Entre os metais encontrados, alerta Célia Alves, “o mais perigoso, em termos de saúde pública, é o arsénio” já que a intoxicação aguda provocada pela inalação daquele metal “provoca sérios problemas digestivos, hepáticos, renais, cardíacos e encefálicos que evoluem rapidamente”. A inalação de arsénio manifesta-se através de dor de cabeça, vómitos, sensação de formigueiro, icterícia e insuficiência cardíaca, também de rápida evolução. Em caso de intoxicação crónica, esclarece a investigadora, “as manifestações vão-se evidenciando gradualmente e baseiam-se em debilidade, perda de apetite, vermelhidão e úlceras na pele, dor de cabeça, inchaço e debilidade dos membros, problemas digestivos, renais, hepáticos e do ritmo cardíaco, com uma grave deterioração das funções mentais nas fases avançadas”.
A exposição crónica a doses baixas de arsénio pode mesmo conduzir ao aparecimento de cancro. “Vários estudos epidemiológicos concluíram que, em regiões onde os níveis de arsénio são elevados, a taxa de incidência de cancro, sobretudo da bexiga, pele e pulmões, é significativamente mais alta”, aponta.

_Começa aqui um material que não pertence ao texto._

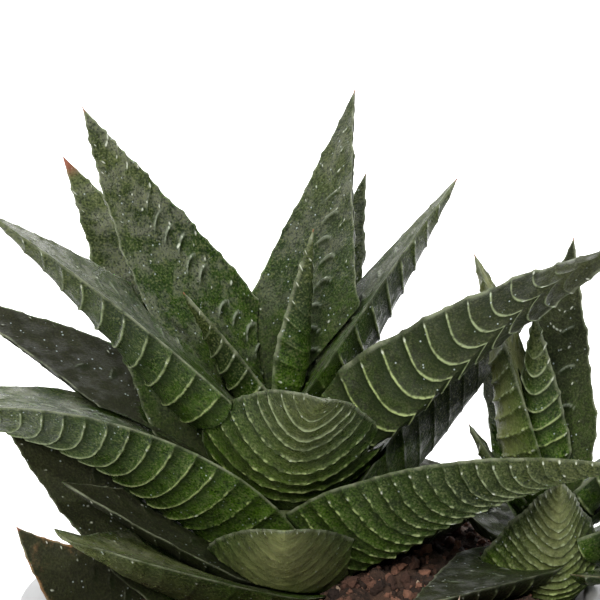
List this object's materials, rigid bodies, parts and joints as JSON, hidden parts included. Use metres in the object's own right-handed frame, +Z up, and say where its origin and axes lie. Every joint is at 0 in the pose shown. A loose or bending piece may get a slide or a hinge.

Dado o interesse crescente no uso de pellets como fonte de energia renovável, aproveitado pela cada vez maior expansão de empresas viradas para equipamentos e combustíveis de biomassa, a investigadora do CESAM alerta que “é fundamental a adoção por todos os estados membros [da União Europeia], à semelhança do que já fizeram, por exemplo, a Dinamarca, a Suiça, a Áustria ou a Alemanha, de normas que restrinjam a utilização de determinadas matérias-primas no fabrico de pellets”. É também urgente, apela, “a imposição de processos de certificação dos vários equipamentos para evitar a comercialização de caldeiras, salamandras ou recuperadores ineficientes com elevadas emissões”.
O trabalho do CESAM foi financiado pelo projeto europeu AIRUSE, no âmbito do programa LIFE+.